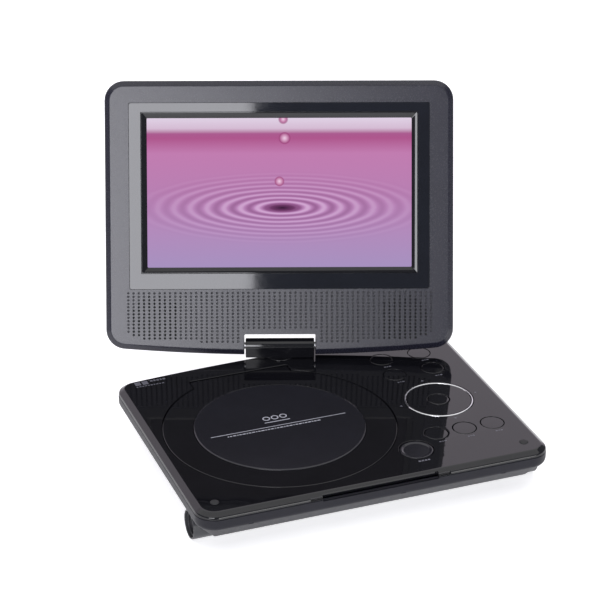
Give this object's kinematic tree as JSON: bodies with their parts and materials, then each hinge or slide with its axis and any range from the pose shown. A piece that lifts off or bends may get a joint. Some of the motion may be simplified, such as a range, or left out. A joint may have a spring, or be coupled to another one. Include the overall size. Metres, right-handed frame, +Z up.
{
  "type": "portable dvd player",
  "caption": "Portable DVD player: low base with a top-loading disc well and round buttons, and a widescreen lid that tilts and swivels on a rear post.",
  "frame": {"origin": "middle of the base in plan, on the plane it rests on", "axes": "+X to the user's right, +Y to the hinge side at the back, +Z up"},
  "size_m": [0.2184, 0.2487, 0.1761],
  "materials": {
    "housing": "fine textured dark grey plastic",
    "gloss_cover": "mirror-polished black plastic",
    "feet": "soft black rubber",
    "screws": "blackened steel",
    "bumpers": "grey rubber pads",
    "battery_sleeve": "dark grey plastic tube",
    "battery_ends": "smooth dark end plugs",
    "battery_cells": "shrink-wrapped lithium cells",
    "contacts": "plated contact discs",
    "boards": "green solder mask",
    "chips": "black moulded packages",
    "jacks": "black moulded sockets",
    "well": "dark moulded disc well",
    "chassis": "stamped steel plate",
    "motors": "drawn steel cans",
    "shafts": "ground steel",
    "hub": "black disc hub",
    "sled": "black moulded sled",
    "lens": "clear laser lens",
    "door_panel": "satin dark insert",
    "latch": "natural acetal",
    "open_button": "dark button with a bright edge",
    "gloss_keys": "polished black keys",
    "bright_trim": "bright plated metal",
    "side_controls": "black moulded controls",
    "barrel": "polished black hinge cover",
    "lid_shell": "fine textured dark grey plastic",
    "bezel": "polished blue-black bezel",
    "screen_rim": "polished black rim",
    "picture": null,
    "backlight": "white light guide",
    "speakers": "paper cones in steel baskets",
    "speaker_cloth": "black acoustic cloth"
  },
  "bodies": {
    "base": {"base_bottom": "housing", "base_top": "gloss_cover", "base_feet": "feet", "base_screws": "screws", "lid_bumpers": "bumpers", "battery_tube": "battery_sleeve", "battery_caps": "battery_ends", "battery_cells": "battery_cells", "battery_contacts": "contacts", "main_board": "boards", "board_chips": "chips", "button_board": "boards", "tact_switches": "chips", "audio_jacks": "jacks", "dc_jack": "jacks", "disc_tray": "well", "drive_chassis": "chassis", "chassis_grommets": "feet", "spindle_motor": "motors", "guide_rods": "shafts", "sled_motor": "motors"},
    "hub": {"spindle_hub": "hub"},
    "sled": {"laser_sled": "sled", "laser_lens": "lens"},
    "screw": {"lead_screw": "shafts"},
    "door": {"disc_door": "gloss_cover", "door_panel": "door_panel"},
    "latch": {"latch_slider": "latch"},
    "open_key": {"open_button": "open_button"},
    "pad_key": {"pad": "gloss_keys", "pad_ring": "bright_trim"},
    "ok_key": {"ok_button": "gloss_keys"},
    "key_1": {"button_1": "gloss_keys"},
    "key_2": {"button_2": "gloss_keys"},
    "key_3": {"button_3": "gloss_keys"},
    "key_4": {"button_4": "gloss_keys"},
    "key_5": {"button_5": "gloss_keys"},
    "key_6": {"button_6": "gloss_keys"},
    "key_7": {"button_7": "gloss_keys"},
    "wheel": {"volume_wheel": "side_controls"},
    "power": {"power_slider": "side_controls"},
    "swivel": {"swivel_post": "bright_trim", "swivel_washer": "shafts", "swivel_nut": "shafts", "hinge_barrel": "barrel"},
    "lid": {"tilt_brackets": "shafts", "lid_front": "lid_shell", "lid_back": "lid_shell", "lid_screws": "screws", "screen_bezel": "bezel", "screen_rim": "screen_rim", "lcd_panel": "picture", "lcd_backlight": "backlight", "lid_board": "boards", "speakers": "speakers", "speaker_cloths": "speaker_cloth"}
  },
  "joints": [
    {"name": "disc_spin", "type": "hinge", "parent": "base", "child": "hub", "pos_m": [-0.0295, -0.0038, 0.0202], "axis": [0, 0, 1], "continuous": true},
    {"name": "laser_travel", "type": "slide", "parent": "base", "child": "sled", "axis": [0, 1, 0], "range_m": [0, 0.034]},
    {"name": "lead_screw_turn", "type": "hinge", "parent": "base", "child": "screw", "pos_m": [-0.0035, 0.0202, 0.0115], "axis": [0, 1, 0], "range_deg": [0, 4080]},
    {"name": "disc_door_hinge", "type": "hinge", "parent": "base", "child": "door", "pos_m": [-0.0295, 0.0602, 0.0237], "axis": [-1, 0, 0], "range_deg": [0, 75]},
    {"name": "open_press", "type": "slide", "parent": "base", "child": "open_key", "axis": [0, 0, 1], "range_m": [-0.0012, 0], "stiffness_N_per_m": 300, "springref_m": 0.001},
    {"name": "latch_slide", "type": "slide", "parent": "base", "child": "latch", "axis": [0.7698, -0.6383, 0], "range_m": [0, 0.0012]},
    {"name": "pad_press", "type": "slide", "parent": "base", "child": "pad_key", "axis": [0, 0, 1], "range_m": [-0.0005, 0], "stiffness_N_per_m": 400, "springref_m": 0.0005},
    {"name": "ok_press", "type": "slide", "parent": "base", "child": "ok_key", "axis": [0, 0, 1], "range_m": [-0.0005, 0], "stiffness_N_per_m": 300, "springref_m": 0.0005},
    {"name": "key_1_press", "type": "slide", "parent": "base", "child": "key_1", "axis": [0, 0, 1], "range_m": [-0.0005, 0], "stiffness_N_per_m": 300, "springref_m": 0.0005},
    {"name": "key_2_press", "type": "slide", "parent": "base", "child": "key_2", "axis": [0, 0, 1], "range_m": [-0.0005, 0], "stiffness_N_per_m": 300, "springref_m": 0.0005},
    {"name": "key_3_press", "type": "slide", "parent": "base", "child": "key_3", "axis": [0, 0, 1], "range_m": [-0.0005, 0], "stiffness_N_per_m": 300, "springref_m": 0.0005},
    {"name": "key_4_press", "type": "slide", "parent": "base", "child": "key_4", "axis": [0, 0, 1], "range_m": [-0.0005, 0], "stiffness_N_per_m": 300, "springref_m": 0.0005},
    {"name": "key_5_press", "type": "slide", "parent": "base", "child": "key_5", "axis": [0, 0, 1], "range_m": [-0.0005, 0], "stiffness_N_per_m": 300, "springref_m": 0.0005},
    {"name": "key_6_press", "type": "slide", "parent": "base", "child": "key_6", "axis": [0, 0, 1], "range_m": [-0.0005, 0], "stiffness_N_per_m": 300, "springref_m": 0.0005},
    {"name": "key_7_press", "type": "slide", "parent": "base", "child": "key_7", "axis": [0, 0, 1], "range_m": [-0.0005, 0], "stiffness_N_per_m": 300, "springref_m": 0.0005},
    {"name": "volume_turn", "type": "hinge", "parent": "base", "child": "wheel", "pos_m": [0.0952, 0.008, 0.0177], "axis": [0, 0, 1], "range_deg": [-135, 135]},
    {"name": "power_slide", "type": "slide", "parent": "base", "child": "power", "axis": [0, 1, 0], "range_m": [0, 0.003]},
    {"name": "screen_swivel", "type": "hinge", "parent": "base", "child": "swivel", "pos_m": [0, 0.075, 0.0257], "axis": [0, 0, 1], "range_deg": [-160, 20]},
    {"name": "screen_tilt", "type": "hinge", "parent": "swivel", "child": "lid", "pos_m": [0, 0.075, 0.0321], "axis": [-0.9397, 0.342, 0], "range_deg": [-113.2, 66.8]}
  ],
  "couplings": [
    {"joint": "lead_screw_turn", "follows": "laser_travel", "rad_per_m": 2094.4},
    {"joint": "latch_slide", "follows": "open_press", "ratio": -1}
  ]
}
★ ★ ★
Repeat the material above in full, exactly as it stands.

Exercise result:
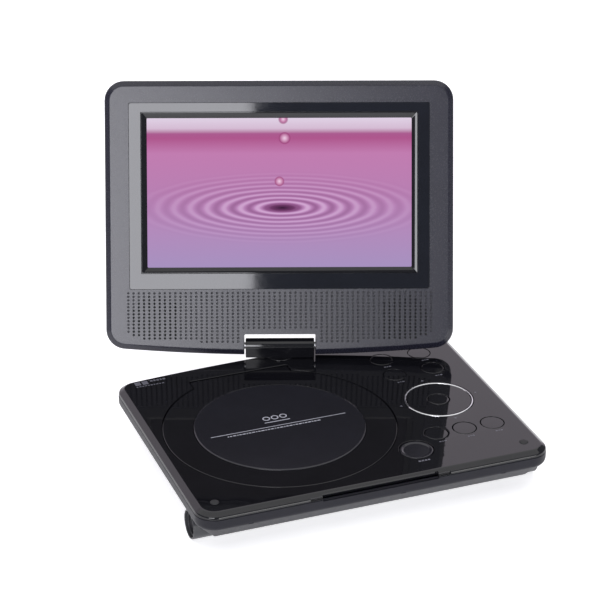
Give this object's kinematic tree as JSON: bodies with their parts and materials, then each hinge or slide with its axis and any range from the pose shown. A piece that lifts off or bends may get a joint. Some of the motion may be simplified, such as a range, or left out. A joint may have a spring, or be coupled to another one. Include the overall size. Metres, right-handed frame, +Z up.
{
  "type": "portable dvd player",
  "caption": "Portable DVD player: low base with a top-loading disc well and round buttons, and a widescreen lid that tilts and swivels on a rear post.",
  "frame": {"origin": "middle of the base in plan, on the plane it rests on", "axes": "+X to the user's right, +Y to the hinge side at the back, +Z up"},
  "size_m": [0.2184, 0.2487, 0.1761],
  "materials": {
    "housing": "fine textured dark grey plastic",
    "gloss_cover": "mirror-polished black plastic",
    "feet": "soft black rubber",
    "screws": "blackened steel",
    "bumpers": "grey rubber pads",
    "battery_sleeve": "dark grey plastic tube",
    "battery_ends": "smooth dark end plugs",
    "battery_cells": "shrink-wrapped lithium cells",
    "contacts": "plated contact discs",
    "boards": "green solder mask",
    "chips": "black moulded packages",
    "jacks": "black moulded sockets",
    "well": "dark moulded disc well",
    "chassis": "stamped steel plate",
    "motors": "drawn steel cans",
    "shafts": "ground steel",
    "hub": "black disc hub",
    "sled": "black moulded sled",
    "lens": "clear laser lens",
    "door_panel": "satin dark insert",
    "latch": "natural acetal",
    "open_button": "dark button with a bright edge",
    "gloss_keys": "polished black keys",
    "bright_trim": "bright plated metal",
    "side_controls": "black moulded controls",
    "barrel": "polished black hinge cover",
    "lid_shell": "fine textured dark grey plastic",
    "bezel": "polished blue-black bezel",
    "screen_rim": "polished black rim",
    "picture": null,
    "backlight": "white light guide",
    "speakers": "paper cones in steel baskets",
    "speaker_cloth": "black acoustic cloth"
  },
  "bodies": {
    "base": {"base_bottom": "housing", "base_top": "gloss_cover", "base_feet": "feet", "base_screws": "screws", "lid_bumpers": "bumpers", "battery_tube": "battery_sleeve", "battery_caps": "battery_ends", "battery_cells": "battery_cells", "battery_contacts": "contacts", "main_board": "boards", "board_chips": "chips", "button_board": "boards", "tact_switches": "chips", "audio_jacks": "jacks", "dc_jack": "jacks", "disc_tray": "well", "drive_chassis": "chassis", "chassis_grommets": "feet", "spindle_motor": "motors", "guide_rods": "shafts", "sled_motor": "motors"},
    "hub": {"spindle_hub": "hub"},
    "sled": {"laser_sled": "sled", "laser_lens": "lens"},
    "screw": {"lead_screw": "shafts"},
    "door": {"disc_door": "gloss_cover", "door_panel": "door_panel"},
    "latch": {"latch_slider": "latch"},
    "open_key": {"open_button": "open_button"},
    "pad_key": {"pad": "gloss_keys", "pad_ring": "bright_trim"},
    "ok_key": {"ok_button": "gloss_keys"},
    "key_1": {"button_1": "gloss_keys"},
    "key_2": {"button_2": "gloss_keys"},
    "key_3": {"button_3": "gloss_keys"},
    "key_4": {"button_4": "gloss_keys"},
    "key_5": {"button_5": "gloss_keys"},
    "key_6": {"button_6": "gloss_keys"},
    "key_7": {"button_7": "gloss_keys"},
    "wheel": {"volume_wheel": "side_controls"},
    "power": {"power_slider": "side_controls"},
    "swivel": {"swivel_post": "bright_trim", "swivel_washer": "shafts", "swivel_nut": "shafts", "hinge_barrel": "barrel"},
    "lid": {"tilt_brackets": "shafts", "lid_front": "lid_shell", "lid_back": "lid_shell", "lid_screws": "screws", "screen_bezel": "bezel", "screen_rim": "screen_rim", "lcd_panel": "picture", "lcd_backlight": "backlight", "lid_board": "boards", "speakers": "speakers", "speaker_cloths": "speaker_cloth"}
  },
  "joints": [
    {"name": "disc_spin", "type": "hinge", "parent": "base", "child": "hub", "pos_m": [-0.0295, -0.0038, 0.0202], "axis": [0, 0, 1], "continuous": true},
    {"name": "laser_travel", "type": "slide", "parent": "base", "child": "sled", "axis": [0, 1, 0], "range_m": [0, 0.034]},
    {"name": "lead_screw_turn", "type": "hinge", "parent": "base", "child": "screw", "pos_m": [-0.0035, 0.0202, 0.0115], "axis": [0, 1, 0], "range_deg": [0, 4080]},
    {"name": "disc_door_hinge", "type": "hinge", "parent": "base", "child": "door", "pos_m": [-0.0295, 0.0602, 0.0237], "axis": [-1, 0, 0], "range_deg": [0, 75]},
    {"name": "open_press", "type": "slide", "parent": "base", "child": "open_key", "axis": [0, 0, 1], "range_m": [-0.0012, 0], "stiffness_N_per_m": 300, "springref_m": 0.001},
    {"name": "latch_slide", "type": "slide", "parent": "base", "child": "latch", "axis": [0.7698, -0.6383, 0], "range_m": [0, 0.0012]},
    {"name": "pad_press", "type": "slide", "parent": "base", "child": "pad_key", "axis": [0, 0, 1], "range_m": [-0.0005, 0], "stiffness_N_per_m": 400, "springref_m": 0.0005},
    {"name": "ok_press", "type": "slide", "parent": "base", "child": "ok_key", "axis": [0, 0, 1], "range_m": [-0.0005, 0], "stiffness_N_per_m": 300, "springref_m": 0.0005},
    {"name": "key_1_press", "type": "slide", "parent": "base", "child": "key_1", "axis": [0, 0, 1], "range_m": [-0.0005, 0], "stiffness_N_per_m": 300, "springref_m": 0.0005},
    {"name": "key_2_press", "type": "slide", "parent": "base", "child": "key_2", "axis": [0, 0, 1], "range_m": [-0.0005, 0], "stiffness_N_per_m": 300, "springref_m": 0.0005},
    {"name": "key_3_press", "type": "slide", "parent": "base", "child": "key_3", "axis": [0, 0, 1], "range_m": [-0.0005, 0], "stiffness_N_per_m": 300, "springref_m": 0.0005},
    {"name": "key_4_press", "type": "slide", "parent": "base", "child": "key_4", "axis": [0, 0, 1], "range_m": [-0.0005, 0], "stiffness_N_per_m": 300, "springref_m": 0.0005},
    {"name": "key_5_press", "type": "slide", "parent": "base", "child": "key_5", "axis": [0, 0, 1], "range_m": [-0.0005, 0], "stiffness_N_per_m": 300, "springref_m": 0.0005},
    {"name": "key_6_press", "type": "slide", "parent": "base", "child": "key_6", "axis": [0, 0, 1], "range_m": [-0.0005, 0], "stiffness_N_per_m": 300, "springref_m": 0.0005},
    {"name": "key_7_press", "type": "slide", "parent": "base", "child": "key_7", "axis": [0, 0, 1], "range_m": [-0.0005, 0], "stiffness_N_per_m": 300, "springref_m": 0.0005},
    {"name": "volume_turn", "type": "hinge", "parent": "base", "child": "wheel", "pos_m": [0.0952, 0.008, 0.0177], "axis": [0, 0, 1], "range_deg": [-135, 135]},
    {"name": "power_slide", "type": "slide", "parent": "base", "child": "power", "axis": [0, 1, 0], "range_m": [0, 0.003]},
    {"name": "screen_swivel", "type": "hinge", "parent": "base", "child": "swivel", "pos_m": [0, 0.075, 0.0257], "axis": [0, 0, 1], "range_deg": [-160, 20]},
    {"name": "screen_tilt", "type": "hinge", "parent": "swivel", "child": "lid", "pos_m": [0, 0.075, 0.0321], "axis": [-0.9397, 0.342, 0], "range_deg": [-113.2, 66.8]}
  ],
  "couplings": [
    {"joint": "lead_screw_turn", "follows": "laser_travel", "rad_per_m": 2094.4},
    {"joint": "latch_slide", "follows": "open_press", "ratio": -1}
  ]
}